Il y a un point qui m’a toujours frappé chez les maîtres de la science historique en Allemagne. C’est à eux qu’appartient l’honneur d’avoir signalé avec précision, avec cordialité, l’union des races germanique et romane et la part qu’elles ont prise en commun à l’œuvre de la civilisation moderne ; d’où vient qu’ils aient obstinément fermé les yeux aux menées souterraines ou aux éclatantes entreprises de l’invasion moscovite ? M. Léopold Ranke a contribué plus que personne à mettre en évidence la fraternité de ces races primitivement ennemies, races du nord et races du sud, nations germaniques et nations néo-latines ; il les montre toujours divisées en apparence et toujours unies au fond par les mêmes intérêts, séparées par la guerre et les passions, et travaillant sans relâche à une même œuvre, en sorte que leurs guerres ne semblent autre chose que des guerres intestines, et que de l’antagonisme de ces forces résulte une harmonieuse unité.
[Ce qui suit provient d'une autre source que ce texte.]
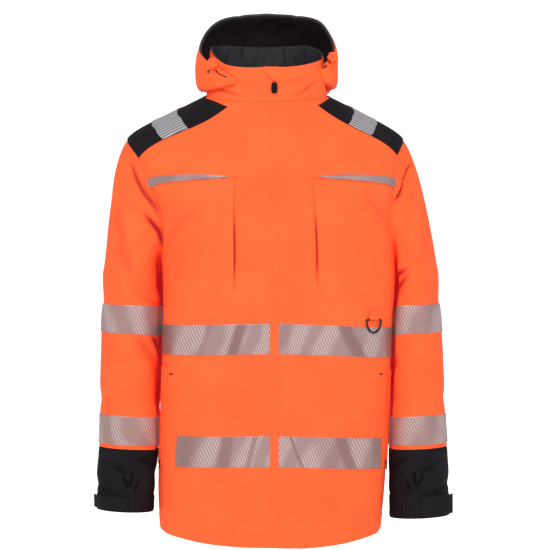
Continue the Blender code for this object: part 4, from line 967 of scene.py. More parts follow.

Cette unité, c’est le merveilleux faisceau des nations occidentales de l’Europe, c’est ce monde libéral et chrétien qui a repoussé avec Charles-Martel l’invasion des Arabes, qui a dompté et transformé avec Charlemagne les dernières hordes germaines, qui a délié chevaleresquement l’islamisme dans le glorieux mouvement des croisades, qui a arrêté et circonscrit l’invasion ottomane pendant une lutte de deux siècles, et qui, assuré désormais de son indépendance, a fondé chez lui cette monarchie tempérée, inconnue à la société orientale comme à l’antiquité païenne, et produit, sous l’égide de la religion la plus spiritualiste qui fut jamais, une civilisation agrandie sans cesse par tous les miracles de la pensée.

  1. Voyez, dans la Revue du 1er juin 1854, l’Autriche dans la question d’Orient, par M. Eugène Forcade.